Relatively low pay for professors is beginning to make it difficult to attract quality candidates, a faculty representative told the Oklahoma State Regents for Higher Education.
Aaron Elmer, a biology professor at Murray State College in Tishomingo, spoke at a Thursday meeting on behalf of the board's Faculty Advisory Council.
State budget cuts have forced campuses to freeze or cut faculty salaries over the past few years. That makes the search process for new faculty members all the more challenging, he said. Institutions often wind up hiring their fifth or sixth choice for a position because they can't afford the candidates they'd prefer.
Despite that challenge, Elmer said, Oklahoma's colleges and universities have assembled a talented group of faculty members who are committed to the state's college completion goals.
Gov. Mary Fallin has called for an additional 20,400 degrees and certificates to be awarded in Oklahoma over the next 12 years. That goal is a part of Complete College America, a nationwide initiative designed to boost college completion.
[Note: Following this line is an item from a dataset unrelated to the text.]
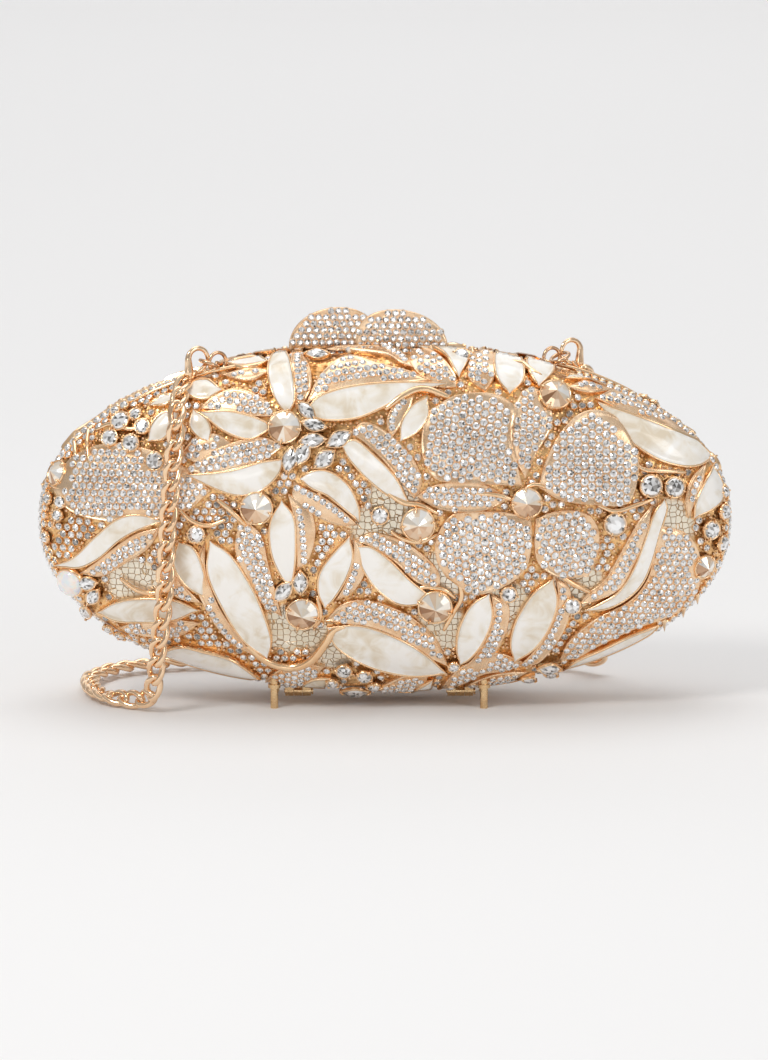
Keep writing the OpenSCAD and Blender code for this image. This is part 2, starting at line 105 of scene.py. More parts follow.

Higher education officials announced earlier this year that they'd far exceeded their completion benchmark for the first year of the initiative. Oklahoma's public colleges and universities, together with private schools and CareerTech centers, had expected to produce 1,700 additional degrees and certificates during the 2011-2012 academic year. In September, officials announced public colleges and universities alone had produced 1,900 more graduates.
Officials have warned that the first year of the initiative was likely the easiest, and that the program may not see similar success in the years to come. Although the next 11 years are uncertain, Elmer said, faculty members are committed to working with higher education officials to meet those goals.